By Leah Sander
MENTONE — Kim Eiser has called Mentone home for around 40 years.
“We have a little bitty town, so everybody knows everybody and everybody’s business, so you might as well be good so people don’t know bad things about you,” she said.
If anyone in Mentone doesn’t know Eiser, they will have a chance to see her when she serves as the grand marshal of the 2021 Mentone Egg Festival’s parade.
The festival, back again after being canceled last year due to COVID-19, starts Thursday, June 3, and runs through Saturday, June 5. The parade begins at 11 a.m. Saturday.
Eiser said the festival has been a big part of her life.
“It’s not a big, huge weekend, but for people who live here, it’s just a wonderful way to have a big party and get together,” she said.
The theme for this year’s festival is “Dreams of the Future.” Eiser said her own future dreams include spending time with family.
Eiser’s family expanded recently with the birth of her first grandchild, Paige Yvonne Estep.
“I hope to spend lots of time teaching Paige things that she needs to know,” Eiser said of the future. She also added she hopes for more grandchildren.
Another dream is to spend time cheering on her former students by attending sporting events and the like. Eiser taught first and second grade for 35 years, all at Mentone Elementary School.
“My kids are a huge part of my life and I love when they fly off and do their thing and some come back home and some go far away,” she said. “That brings me joy just watching them be happy,” she said of watching them at events.
Watching her students in extracurricular activities means a lot to her as she was unable to do it physically in person for several years. That was due to being treated for cancer. The disease is in remission now.
Cancer wasn’t her first health scare. Eiser had a stroke while working at Mentone Elementary on Oct. 31, 2013.
It happened as the school day was finishing up and caused Eiser to collapse on the floor. One of her students ended up going for help.
“They’re my little heroes,” said Eiser of her students. “If they hadn’t been with me, if they hadn’t gone to get the lunch lady, if they hadn’t done what they were supposed to do, I could have been paralyzed forever.”
Eiser was able to take medicine, which reversed the effects of the stroke. She returned to teaching later in that school year.

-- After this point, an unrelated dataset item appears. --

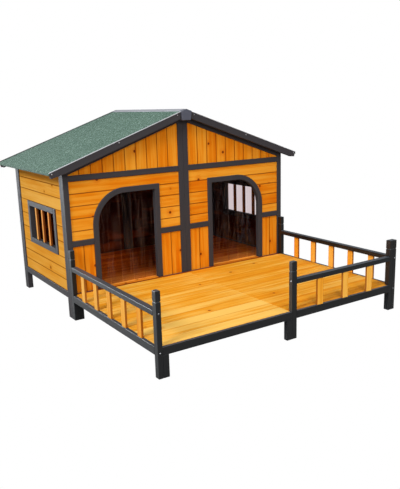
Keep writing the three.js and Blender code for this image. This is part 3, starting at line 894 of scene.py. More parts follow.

Regardless of her health issues, Eiser considers herself to be “blessed.”
“I’m blessed beyond measure,” she said. “Just the good feelings, the friends, the family, the church family, everybody that has supported me through this cancer time and I have had the very best support at home.”
Eiser raved on the family support she has received, including from her husband of nearly 40 years, Mark Eiser, and her daughter, Brittany Estep.
The family’s 12-year-old miniature Schnauzer, Jeb, has also provided comfort to Eiser, though that it almost disappeared one day when he got lost. The dog escaped the Eiser home and ended up standing on SR 25 in front of Dollar General. Someone took him inside the store, where Eiser picked him up.
“So the town of Mentone kind of came alive and helped us figure out Jebbie’s story and here he was still in town being taken care of by people who didn’t even know him,” she said. “Well, I know them now. It’s a good little place to be if you need somebody.”